Not all, but some of the drawings and paintings I have done are an attempt to describe what Virginia Woolf called "moments of being." "Boy Riding Home Before Dawn" was a moment imagined, continuing a story Richard told to me in 2001. Not the beginning of an endless happiness but happiness nonetheless.

The image was drawn in January of 2008, three months before Richard died. If you are a long-time reader at this blog, you've heard this story before, but I need to tell it again because it has a lesson for me today.

Richard's story was that late one night he went out walking down the hill in the direction of the ocean in Half Moon Bay, California. Before he reached the ocean, he noticed a horse standing in a pasture. After talking to the horse, he climbed over the fence and slowly and quietly approached the horse. He stood there talking to the horse at length, gaining its trust, and finally asked the horse if it would be okay for him to climb onto its back. The horse allowed him to do that. He told me that he took off his belt and was able to use it as a makeshift bridle.

At that point in his story he stopped to explain to me that although he had not known how to ride a horse at the time we went riding together in 1970 (in the first few months after he returned from Vietnam), he had learned later. At the time when we had rented the two horses and had ridden on the bluffs at Half Moon Bay, I had about four years of experience riding horses.

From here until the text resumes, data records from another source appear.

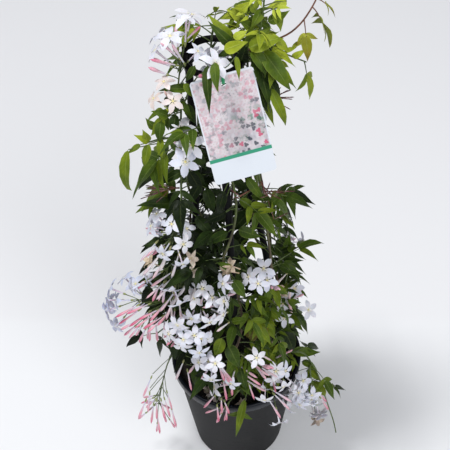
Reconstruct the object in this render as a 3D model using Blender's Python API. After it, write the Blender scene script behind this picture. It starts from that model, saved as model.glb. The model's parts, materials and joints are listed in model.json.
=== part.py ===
"""A climbing jasmine in a nursery pot, with three stakes, a top ring, a hang label, leafy stems and sprays.

Lengths are in millimetres until add_object scales them to metres. Z is up, -Y is the front, and the origin
is the middle of the pot's base.
"""

import math
import random

import bpy
from mathutils import Euler, Vector
from mathutils.bvhtree import BVHTree

MM = 0.001
GAP = 0.3  # between pieces that touch

# Pot
POT_HEIGHT = 155.0
POT_SIDES = 40
RIM_RADIUS = 75.0
BASE_RADIUS = 54.0
LIP_HEIGHT = 12.0
LIP_DEPTH = 4.2
WALL = 1.9
BASE_WALL = 2.6  # at the foot of the wall
FLOOR = 2.5
EDGE = 2.5  # rise of the bevel round the base
DRAIN_COUNT = 6
DRAIN_RADIUS = 4.5
DRAIN_CIRCLE = 38.0

# Potting mix
SOIL_TOP = 130.0
SOIL_SIDES = 20
SOIL_BUMP = 1.8
SOIL_HEAP = ((46, 1.5), (22, 2.5), (0, 3.0))  # radius and rise over the edge

# Support
STAKE_RADIUS = 3.5
STAKE_END = 64.0
RING_CENTRE = Vector((-10.0, 0.0, 588.0))
RING_RADIUS = 25.0
RING_THICK = 3.0
RING_SIDES = 24
SOCKET_RADIUS = 5.1
SOCKET_BOTTOM = 575.0
SOCKET_TOP = 590.0
SOCKET_DEPTH = 12.0
STAKE_TOP = SOCKET_BOTTOM + SOCKET_DEPTH - GAP

# Label and its tie
LABEL_WIDTH = 54.0
LABEL_LENGTH = 92.0
LABEL_THICK = 0.7
LABEL_CORNER = 3.0
HOLE_RADIUS = 2.4
HOLE_BELOW_EDGE = 8.0
HOLE_PLACE = Vector((-2.8, -34.5, 587.2))
LABEL_ROLL = 8.5
LABEL_LEAN = 26.0
LABEL_TURN = 6.5
TIE_WIDTH = 2.8
TIE_THICK = 1.0

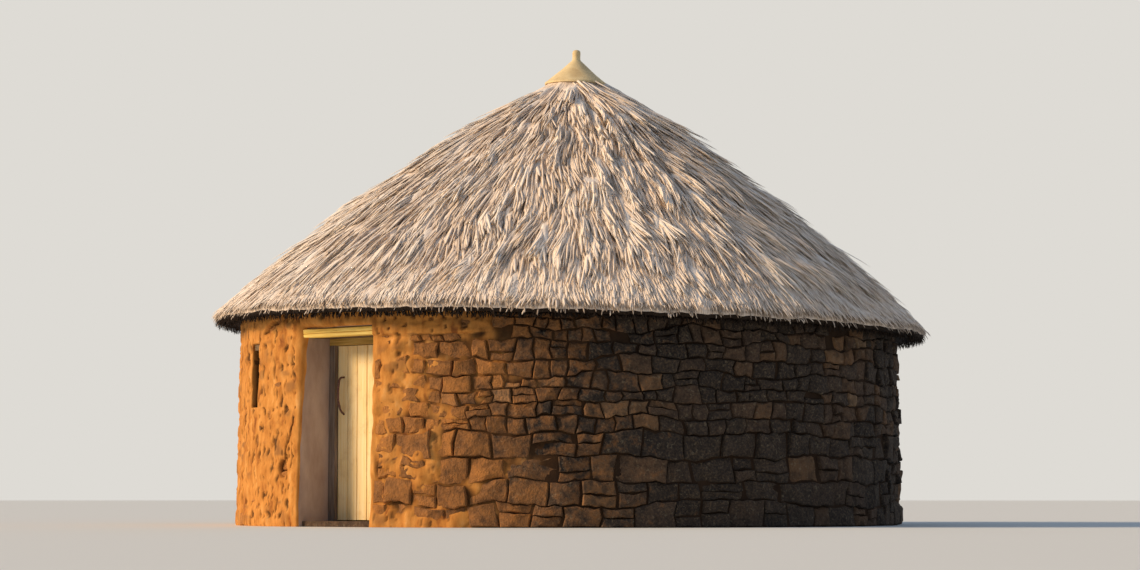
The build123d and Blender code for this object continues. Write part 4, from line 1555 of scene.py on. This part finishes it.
# %% Floor and sky
FLOOR_HALF, FLOOR_LEVEL = 400, -0.001
matt_floor, tree = new_material("studio_floor_matt", 0.95, 0.1)
tree.nodes["Principled BSDF"].inputs["Base Color"].default_value = paint("e6e9e2")
corners = [(x * FLOOR_HALF, y * FLOOR_HALF, FLOOR_LEVEL)
           for x, y in ((-1, -1), (1, -1), (1, 1), (-1, 1))]
floor = make_piece("floor", corners, [(0, 1, 2, 3)], [matt_floor])
floor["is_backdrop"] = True
world = bpy.data.worlds.new("studio")
bpy.context.scene.world = world
world.use_nodes = True
tree = world.node_tree
tree.nodes.clear()
ray = add(tree, "ShaderNodeLightPath")
sky = add(tree, "ShaderNodeBackground", {"Color": paint("c2d5f6"), "Strength": 0.41})[0]
backdrop = add(tree, "ShaderNodeBackground", {"Color": paint("dedbd5"), "Strength": 1.0})[0]
clear = ray["Is Camera Ray"]
for kind in ("Is Glossy Ray", "Is Transmission Ray"):
    clear = add(tree, "ShaderNodeMath", {0: clear, 1: ray[kind]}, operation="MAXIMUM")[0]
mix = add(tree, "ShaderNodeMixShader", {0: clear, 1: sky, 2: backdrop})[0]
add(tree, "ShaderNodeOutputWorld", {"Surface": mix})
print("floor at", FLOOR_LEVEL)

# %% [markdown]
# A lamp shines and a camera looks along its own -Z, so one function turns either by a direction.
# The camera stands low and far away with a long lens, as for the picture, which keeps the wall
# upright and the eave's curve flat.

# %% Lamp and camera
KEY_AZIMUTH, KEY_ELEVATION, KEY_SPREAD = math.radians(-129), math.radians(24), math.radians(16)
KEY_POWER, KEY_COLOUR = 3.9, "ffe1be"
VIEW_AZIMUTH, VIEW_DISTANCE, VIEW_HEIGHT, LOOK_AT, LENS = math.radians(-48), 30, 0.25, 2.34, 97


def aim(name, data, place, toward, axis):
    """Put a lamp or camera in its place, with one of its axes along a direction."""
    thing = bpy.data.objects.new(name, data)
    thing.location = place
    thing.rotation_mode = "QUATERNION"
    thing.rotation_quaternion = toward.to_track_quat(axis, "Y")
    bpy.context.scene.collection.objects.link(thing)
    return thing


key_light = bpy.data.lights.new("key", "SUN")
key_light.energy, key_light.angle, key_light.color = KEY_POWER, KEY_SPREAD, paint(KEY_COLOUR)[:3]
toward_key = Vector((math.cos(KEY_AZIMUTH) * math.cos(KEY_ELEVATION),
                     math.sin(KEY_AZIMUTH) * math.cos(KEY_ELEVATION), math.sin(KEY_ELEVATION)))
aim("key", key_light, toward_key * 20, toward_key, "Z")

camera_data = bpy.data.cameras.new("camera")
camera_data.sensor_width, camera_data.lens, camera_data.clip_end = 36, LENS, 900
eye = Vector((math.cos(VIEW_AZIMUTH) * VIEW_DISTANCE, math.sin(VIEW_AZIMUTH) * VIEW_DISTANCE,
              VIEW_HEIGHT))
bpy.context.scene.camera = aim("camera", camera_data, eye, Vector((0, 0, LOOK_AT)) - eye, "-Z")
bpy.context.scene.view_settings.view_transform = "Standard"
print("camera at", [round(v, 2) for v in eye])

# %% [markdown]
# Last come the counts: how many triangles each piece has, and how far the finished hut reaches
# beside the CAD model.

# %% Count the triangles and measure the hut
added = {piece.name: triangles(piece.data)
         for piece in bpy.context.scene.objects if piece.type == "MESH" and piece.name not in nodes}
print("triangles", added, "in all", sum(added.values()))
low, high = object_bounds()
print("visual box", [round(v, 3) for v in low], [round(v, 3) for v in high])
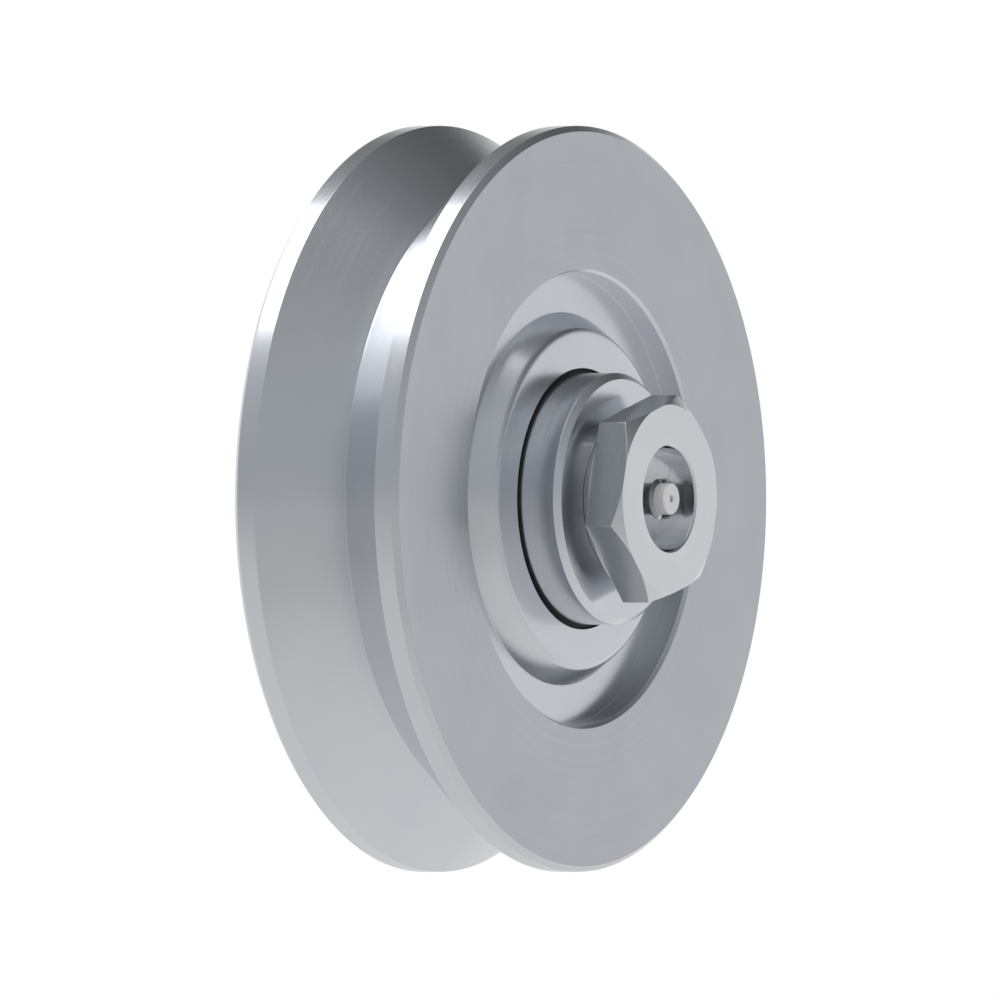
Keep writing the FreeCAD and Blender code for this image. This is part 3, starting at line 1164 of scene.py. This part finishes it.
def floor_paint():
    """Matt floor paint with a roller's faint grain: flat and pale; in the metal it shows as a glow
    of painted light.
    """
    material, tree, shader, output = new_material("matt_painted_floor")
    place = add_node(tree, "ShaderNodeTexCoord").outputs["Object"]
    # A roller's grain is too fine to show, so it is drawn coarser
    roller = add_node(
        tree, "ShaderNodeTexNoise", {"Vector": place, "Scale": per_metre(1.5), "Detail": 2.0}
    )
    bump = add_node(
        tree,
        "ShaderNodeBump",
        {"Height": roller.outputs["Fac"], "Strength": 0.04, "Distance": 0.05 * MM},
    )
    tree.links.new(bump.outputs["Normal"], shader.inputs["Normal"])
    shader.inputs["Base Color"].default_value = finish_colours().floor
    shader.inputs["Roughness"].default_value = 0.8
    # In the metal the floor is a glow of painted light, brighter towards +X and +Y and without the
    # wheel's shadow
    level = level_towards(tree, place, (0.7, 0.7, 0.0), between=(-0.15, 0.05), levels=(0.6, 0.95))
    glow = add_node(
        tree, "ShaderNodeEmission", {"Color": finish_colours().floor, "Strength": level}
    )
    path = add_node(tree, "ShaderNodeLightPath")
    shown = add_node(
        tree,
        "ShaderNodeMixShader",
        {0: path.outputs["Is Glossy Ray"], 1: shader.outputs["BSDF"], 2: glow.outputs[0]},
    )
    tree.links.new(shown.outputs[0], output.inputs["Surface"])
    return material


def studio_floor():
    """A plain pale floor under the wheel."""
    half_width = 3.0
    bm = bmesh.new()
    bmesh.ops.create_grid(bm, x_segments=8, y_segments=8, size=half_width)
    mesh = bpy.data.meshes.new("studio_floor")
    bm.to_mesh(mesh)
    bm.free()
    floor = bpy.data.objects.new("studio_floor", mesh)
    floor.location.z = WHEEL_LOW.z * MM
    floor.data.materials.append(floor_paint())
    bpy.context.scene.collection.objects.link(floor)


def studio_room(tree):
    """What the metal shows: cool grey walls, a light one behind on the right, a dim ceiling."""
    direction = add_node(tree, "ShaderNodeTexCoord").outputs["Generated"]
    wall_levels = (0.49, 1.05)
    wall = level_towards(tree, direction, (0.94, 0.34, 0.0), (0.2, 1.0), wall_levels, "SMOOTHSTEP")
    ceiling = level_towards(tree, direction, (-0.98, 0.21, 0.0), (-1.0, 0.4), (0.05, 0.5))
    height = level_towards(
        tree, direction, (0.0, 0.0, 1.0), (0.05, 0.52), (0.0, 1.0), "SMOOTHSTEP"
    )
    level = add_node(
        tree, "ShaderNodeMix", {0: height, MIX_NUMBERS[0]: wall, MIX_NUMBERS[1]: ceiling}
    )
    lightness = add_node(
        tree,
        "ShaderNodeMapRange",
        {"Value": wall, "From Min": wall_levels[0], "From Max": wall_levels[1]},
    )
    tone = add_node(
        tree,
        "ShaderNodeMix",
        {
            "Factor": lightness.outputs["Result"],
            MIX_COLOURS[0]: hex_colour("#f6fbff"),
            MIX_COLOURS[1]: hex_colour("#ffffff"),
        },
        data_type="RGBA",
    )
    return tone.outputs[MIXED_COLOUR], level.outputs[0]


def studio_world():
    """White behind the object, a soft room in the metal and a plain level of fill."""
    world = bpy.data.worlds.new("studio")
    bpy.context.scene.world = world
    world.use_nodes = True
    tree = world.node_tree
    tree.nodes.clear()
    path = add_node(tree, "ShaderNodeLightPath")
    white = hex_colour("#ffffff")
    seen = add_node(tree, "ShaderNodeBackground", {"Color": white, "Strength": 1.0})
    fill = add_node(tree, "ShaderNodeBackground", {"Color": white, "Strength": 0.4})
    tone, level = studio_room(tree)
    reflected = add_node(tree, "ShaderNodeBackground", {"Color": tone, "Strength": level})
    lit = add_node(
        tree,
        "ShaderNodeMixShader",
        {0: path.outputs["Is Diffuse Ray"], 1: reflected.outputs[0], 2: fill.outputs[0]},
    )
    behind = add_node(
        tree,
        "ShaderNodeMixShader",
        {0: path.outputs["Is Camera Ray"], 1: lit.outputs[0], 2: seen.outputs[0]},
    )
    add_node(tree, "ShaderNodeOutputWorld", {"Surface": behind.outputs[0]})


def soft_box(name, place, width, depth, watts):
    """A rectangular soft box that hangs level and shines down, all in metres."""
    lamp = bpy.data.lights.new(name, "AREA")
    lamp.shape = "RECTANGLE"
    lamp.size = width
    lamp.size_y = depth
    lamp.energy = watts
    holder = bpy.data.objects.new(name, lamp)
    holder.location = place
    bpy.context.scene.collection.objects.link(holder)


def studio_camera():
    """A long, parallel view level with the axle, 60 degrees round from the wheel's face."""
    azimuth = math.radians(-60)
    distance = 0.6
    frame_pixels = 1000
    pixels_per_metre = 6217
    axis_pixels_right = 0.7
    axis_pixels_up = 1.2
    away = Vector((math.sin(azimuth), -math.cos(azimuth), 0.0))
    right = Vector((math.cos(azimuth), math.sin(azimuth), 0.0))
    up = Vector((0.0, 0.0, 1.0))
    middle = (right * axis_pixels_right + up * axis_pixels_up) / -pixels_per_metre
    camera = bpy.data.cameras.new("camera")
    camera.type = "ORTHO"
    camera.ortho_scale = frame_pixels / pixels_per_metre
    camera.clip_start = 0.01
    camera.clip_end = 20.0
    holder = bpy.data.objects.new("camera", camera)
    holder.location = middle + away * distance
    holder.rotation_mode = "QUATERNION"
    holder.rotation_quaternion = (-away).to_track_quat("-Z", "Y")
    bpy.context.scene.collection.objects.link(holder)
    bpy.context.scene.camera = holder


class WHEEL_OT_studio(bpy.types.Operator):
    """Set up the floor, soft lamps, white surroundings and camera"""

    bl_idname = "wheel.studio"
    bl_label = "Studio"

    def execute(self, context):
        studio_camera()
        studio_floor()
        studio_world()
        soft_box("key_soft_box", (-0.15, 0.0975, 0.45), width=0.40, depth=0.505, watts=1.66)
        soft_box("side_soft_box", (-0.505, 0.025, 0.45), width=0.31, depth=0.55, watts=0.40)
        context.scene.view_settings.view_transform = "Standard"
        return {"FINISHED"}


# Panel and run


STEPS = (
    WHEEL_OT_turned_wheel,
    WHEEL_OT_spacers,
    WHEEL_OT_dust_seals,
    WHEEL_OT_axle_bolt,
    WHEEL_OT_grease_nipple,
    WHEEL_OT_nipple_spring,
    WHEEL_OT_inner_finishes,
    WHEEL_OT_studio,
)


class WHEEL_PT_panel(bpy.types.Panel):
    """Lists the wheel's pieces, sizes and colours"""

    bl_idname = "WHEEL_PT_panel"
    bl_label = "V groove wheel"
    bl_space_type = "VIEW_3D"
    bl_region_type = "UI"
    bl_category = "Wheel"

    def draw(self, context):
        for group_name in (*SIZE_GROUPS, "finish_colours"):
            group = getattr(context.scene, group_name)
            box = self.layout.box()
            for name in group.bl_rna.properties.keys():
                if name not in ("rna_type", "name"):
                    box.prop(group, name)
        for step in STEPS:
            self.layout.operator(step.bl_idname)


CLASSES = (*SIZE_GROUPS.values(), FinishColours, *STEPS, WHEEL_PT_panel)


def register():
    """Registers the classes and gives the scene its sizes and colours."""
    for each in CLASSES:
        bpy.utils.register_class(each)
    for name, group in SIZE_GROUPS.items():
        setattr(bpy.types.Scene, name, PointerProperty(type=group))
    bpy.types.Scene.finish_colours = PointerProperty(type=FinishColours)


def unregister():
    """Takes the sizes, colours and classes away again."""
    del bpy.types.Scene.finish_colours
    for name in SIZE_GROUPS:
        delattr(bpy.types.Scene, name)
    for each in reversed(CLASSES):
        bpy.utils.unregister_class(each)


def main():
    """Registers the classes and makes every piece."""
    register()
    bpy.ops.wheel.turned_wheel()
    bpy.ops.wheel.spacers()
    bpy.ops.wheel.dust_seals()
    bpy.ops.wheel.axle_bolt()
    bpy.ops.wheel.grease_nipple()
    bpy.ops.wheel.nipple_spring()
    bpy.ops.wheel.inner_finishes()
    bpy.ops.wheel.studio()


if __name__ == "__main__":
    main()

Continuing with his story, he told me that he rode the horse around the pasture for a little while and then opened the gate to the pasture and rode out into the night. He said that they went through the neighborhoods, out along the bluffs and then down to the long sandy beach. He said that they wandered for a good part of that night, and then they returned to the pasture, where he left the horse and went home and went to sleep.

He ended the story by saying, "When I went back the next day to see the horse, it was gone. I never saw the horse again. It was a magical night."

In the first days of January 2008, remembering Richard's story, I pictured that magical horse coming to him at night, coming to the bed where, depressed and anxious, he tried to sleep in the stroke rehabilitation unit at the V.A. hospital in Palo Alto. Richard was blind in one eye, unable to speak, breathing with the help of a tracheostomy tube, having difficulty swallowing and requiring tube feeding, and only able to walk with great effort. I pictured the horse talking to Richard, asking him if he would like to leave the hospital for a night ride. When Richard said, "Yes," the horse lowered itself down so that Richard could pull himself over onto its back. Once Richard was on the horse's back, he found that he had the energy he had had as a boy and that he was no longer in the hospital room but out on the hospital grounds. By the light of the full moon, he and the horse went out to the coast. They returned before dawn. Richard felt a peace of mind and heart that he had not felt since he was a boy. He asked for an easel and began to paint again.

When I woke up this morning, I was feeling depressed, still a little headachy and congested from a cold, wondering why, whenever I want to paint, there is some seemingly insurmountable obstacle. Mulling that over, I suddenly remembered the above scene from "The Hours," a movie that was released on Christmas Day in 2002, at a time when I thought I might never see Richard again or paint again. That movie put things in perspective for me.

I've been working on this post since about 7 a.m. It's 9:30 now. This is where my creative energy went this morning. So be it.